We have tried USB_SS0 and everything work fine, but not yet on USB_SS1, because we use it on the OTG port and it’s now not recognizing USB3.0 device, but that’s another issue.

Yes we checked the device tree, and it’s confirmed with our supplier FAE.

And we also tried pulling down and then up the VBUS when the issue occurs, but it seems nothing change after the operation.

Hi EvanKwok,
Please attach HW layout of USB lane mapping for review.

Hi DaneLLL,

Please check the attachment


Hi EvanKwok,
https://developer.nvidia.com/embedded/dlc/jetson-tx2-tx2i-oem-product-designguide
It might be an issue in the HW design of USB3 to SD in PEX_RFU. Have you checked the oem design guide?
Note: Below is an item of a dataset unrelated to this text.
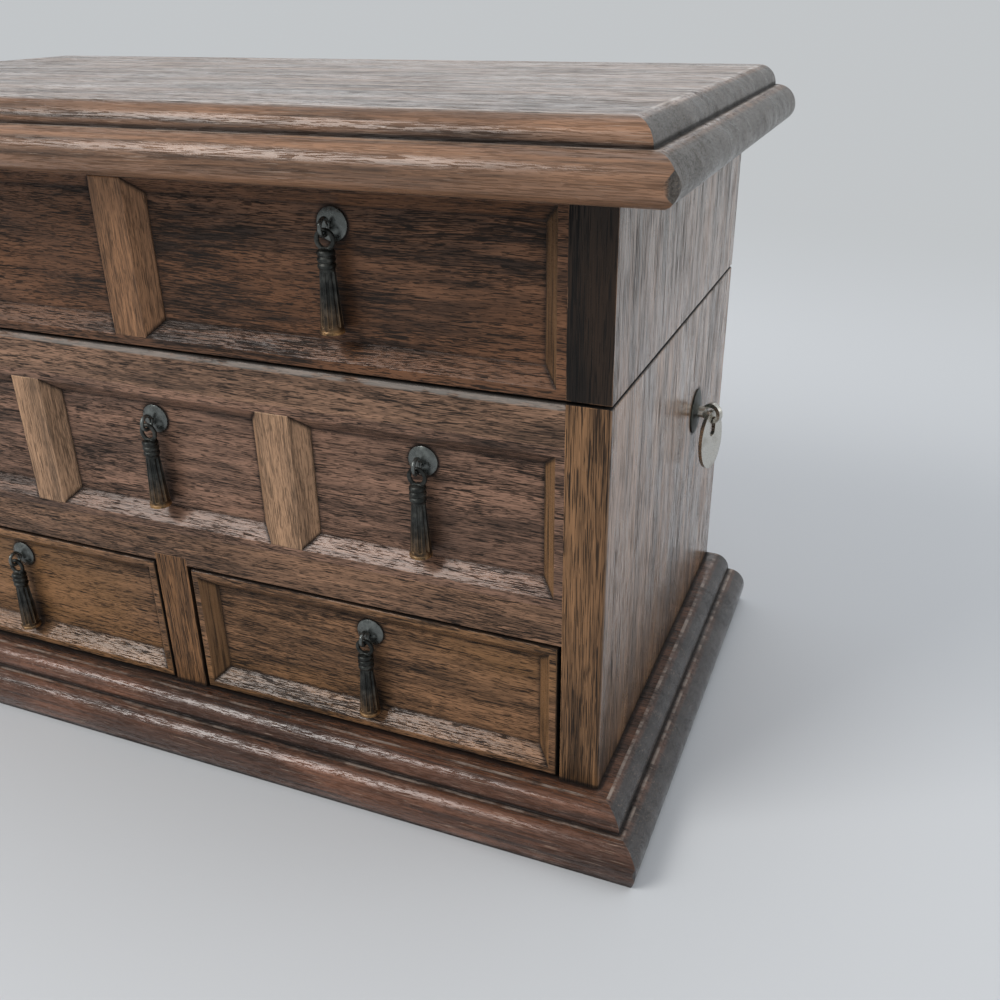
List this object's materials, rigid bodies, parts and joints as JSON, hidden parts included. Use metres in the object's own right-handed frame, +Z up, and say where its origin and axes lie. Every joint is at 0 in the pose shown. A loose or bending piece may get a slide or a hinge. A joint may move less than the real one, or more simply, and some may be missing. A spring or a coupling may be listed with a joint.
{
  "type": "musical jewelry box",
  "caption": "Wooden musical jewelry box with a routed base and lid, sunk-field fronts, drawers with tassel pulls, a lined tray, a lid mirror and a key-wound movement.",
  "frame": {"origin": "under the middle of the whole box, hinge knuckles included, on the plane it stands on", "axes": "+X to the viewer's right along the front, +Y from the front to the back, +Z up"},
  "size_m": [0.254, 0.1366, 0.163],
  "materials": {
    "walnut": "dark stained open-pored wood, satin, worn pale on its edges",
    "block_wood": "lighter orange-brown wood, satin, upright grain",
    "inner_wood": "plain pale wood, matt",
    "velvet": "short-pile deep red velvet",
    "blackened_metal": "blackened cast metal, worn brassy on its rims",
    "nickel": "satin nickel plate, slightly dulled",
    "brass": "aged brass",
    "steel": "bright ground steel",
    "bedplate_casting": "grey die casting",
    "mirror_glass": "silvered glass",
    "clear_cover": "clear thin sheet"
  },
  "bodies": {
    "case": {"base_board": "walnut", "left_side_board": "walnut", "right_side_board": "walnut", "back_board": "walnut", "upper_rail": "walnut", "lower_rail": "walnut", "middle_panel": "walnut", "middle_blocks": "block_wood", "divider_post": "walnut", "drawer_partition": "inner_wood", "tray_floor": "inner_wood", "tray_lining": "velvet", "tray_long_divider": "inner_wood", "tray_cross_divider": "inner_wood", "ring_rolls": "velvet", "music_bay_wall": "inner_wood", "music_cover": "clear_cover", "movement_bedplate": "bedplate_casting", "movement_screws": "steel", "music_comb": "steel", "key_plate": "blackened_metal", "middle_pull_mounts": "blackened_metal", "hinge_body_leaves": "brass", "hinge_pins": "brass", "hinge_body_screws": "brass"},
    "lid": {"lid_board": "walnut", "lid_front_panel": "walnut", "lid_left_side": "walnut", "lid_right_side": "walnut", "lid_back_board": "walnut", "lid_block": "block_wood", "lid_pull_mounts": "blackened_metal", "lid_mirror": "mirror_glass", "mirror_surround": "velvet", "hinge_lid_leaves": "brass", "hinge_lid_screws": "brass"},
    "left_drawer": {"left_drawer_front": "walnut", "left_drawer_walls": "inner_wood", "left_drawer_bottom": "inner_wood", "left_drawer_lining": "velvet", "left_drawer_pull_mount": "blackened_metal"},
    "right_drawer": {"right_drawer_front": "walnut", "right_drawer_walls": "inner_wood", "right_drawer_bottom": "inner_wood", "right_drawer_lining": "velvet", "right_drawer_pull_mount": "blackened_metal"},
    "winding_key": {"winding_key_stem": "nickel"},
    "key_flag": {"winding_key_flag": "nickel"},
    "barrel": {"spring_barrel": "steel", "mainspring": "steel"},
    "drum": {"pinned_drum": "brass"},
    "fly": {"air_brake_fly": "brass"},
    "stop": {"stop_wire": "steel"},
    "lid_left_pull_drop": {"lid_left_pull": "blackened_metal"},
    "lid_right_pull_drop": {"lid_right_pull": "blackened_metal"},
    "middle_left_pull_drop": {"middle_left_pull": "blackened_metal"},
    "middle_centre_pull_drop": {"middle_centre_pull": "blackened_metal"},
    "middle_right_pull_drop": {"middle_right_pull": "blackened_metal"},
    "left_drawer_pull_drop": {"left_drawer_pull": "blackened_metal"},
    "right_drawer_pull_drop": {"right_drawer_pull": "blackened_metal"}
  },
  "joints": [
    {"name": "lid_hinge", "type": "hinge", "parent": "case", "child": "lid", "pos_m": [0, 0.0668, 0.1095], "axis": [-1, 0, 0], "range_deg": [0, 100]},
    {"name": "left_drawer_slide", "type": "slide", "parent": "case", "child": "left_drawer", "axis": [0, -1, 0], "range_m": [0, 0.085]},
    {"name": "right_drawer_slide", "type": "slide", "parent": "case", "child": "right_drawer", "axis": [0, -1, 0], "range_m": [0, 0.085]},
    {"name": "lid_left_pull_swing", "type": "hinge", "parent": "lid", "child": "lid_left_pull_drop", "pos_m": [-0.05343, -0.0552, 0.1393], "axis": [-1, 0, 0], "range_deg": [-1.5, 90]},
    {"name": "lid_right_pull_swing", "type": "hinge", "parent": "lid", "child": "lid_right_pull_drop", "pos_m": [0.05343, -0.0552, 0.1393], "axis": [-1, 0, 0], "range_deg": [-1.5, 90]},
    {"name": "middle_left_pull_swing", "type": "hinge", "parent": "case", "child": "middle_left_pull_drop", "pos_m": [-0.07123, -0.0552, 0.0899], "axis": [-1, 0, 0], "range_deg": [-1.5, 90]},
    {"name": "middle_centre_pull_swing", "type": "hinge", "parent": "case", "child": "middle_centre_pull_drop", "pos_m": [0, -0.0552, 0.0899], "axis": [-1, 0, 0], "range_deg": [-1.5, 90]},
    {"name": "middle_right_pull_swing", "type": "hinge", "parent": "case", "child": "middle_right_pull_drop", "pos_m": [0.07123, -0.0552, 0.0899], "axis": [-1, 0, 0], "range_deg": [-1.5, 90]},
    {"name": "left_drawer_pull_swing", "type": "hinge", "parent": "left_drawer", "child": "left_drawer_pull_drop", "pos_m": [-0.05465, -0.0552, 0.0418], "axis": [-1, 0, 0], "range_deg": [-1.5, 90]},
    {"name": "right_drawer_pull_swing", "type": "hinge", "parent": "right_drawer", "child": "right_drawer_pull_drop", "pos_m": [0.05465, -0.0552, 0.0418], "axis": [-1, 0, 0], "range_deg": [-1.5, 90]},
    {"name": "key_turn", "type": "hinge", "parent": "case", "child": "winding_key", "pos_m": [0.114, 0.0274, 0.0785], "axis": [1, 0, 0], "continuous": true},
    {"name": "flag_fold", "type": "hinge", "parent": "winding_key", "child": "key_flag", "pos_m": [0.1186, 0.0274, 0.0785], "axis": [-0.3746, -0.9272, 0], "range_deg": [0, 90]},
    {"name": "barrel_turn", "type": "hinge", "parent": "case", "child": "barrel", "pos_m": [0.0977, 0.0274, 0.0785], "axis": [1, 0, 0], "continuous": true},
    {"name": "drum_turn", "type": "hinge", "parent": "case", "child": "drum", "pos_m": [0.0895, 0.0477, 0.0785], "axis": [0, 1, 0], "continuous": true},
    {"name": "fly_turn", "type": "hinge", "parent": "case", "child": "fly", "pos_m": [0.08305, 0.0234, 0.08222], "axis": [0, 1, 0], "continuous": true},
    {"name": "stop_wire_lift", "type": "slide", "parent": "case", "child": "stop", "axis": [0, 0, 1], "range_m": [0, 0.0031]}
  ],
  "couplings": [
    {"joint": "drum_turn", "follows": "barrel_turn", "ratio": -2.8},
    {"joint": "fly_turn", "follows": "barrel_turn", "ratio": 15.4},
    {"joint": "stop_wire_lift", "follows": "lid_hinge", "m_per_rad": 0.0017}
  ]
}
Hi EvanKwok, please check and confirm your design had followed the “Signal Routing Requirements” of USB part in OEM DG.

Hi DaneLLL & Trumany

I let my HW engineer have a check on the document, and he didn’t find out anything wrong. Can you point out the exact problem?

You mean the impedance, trace length, pair skew, uncoupled length…etc. all match the request of OEM DG? Did you check the USB signal quality with scope? As it looks like an unstable signal issue, you’d better to check the USB signal quality first to confirm no HW issue.

We’re also confused by the different outcomes between 64GB and 128GB. The latter is where the issue occurs, while the former is much more stable.

How many different 128GB cards did you try? There might be compatible problem to some cards.

Hi Trumany

Please check the attached report about the USB signal quality.

USB3_1 Device 1_Report_2018-08-31_USB-SD.mht.7z (352 KB)

We tried like 4 models, and we saw the error in kernel is I/O failures with SD device, which seems not to be the compatible issue in general?

No fail items seen in your report, so the signal quality should be good enough. Seems no connection issue. I have no clue from HW perspective.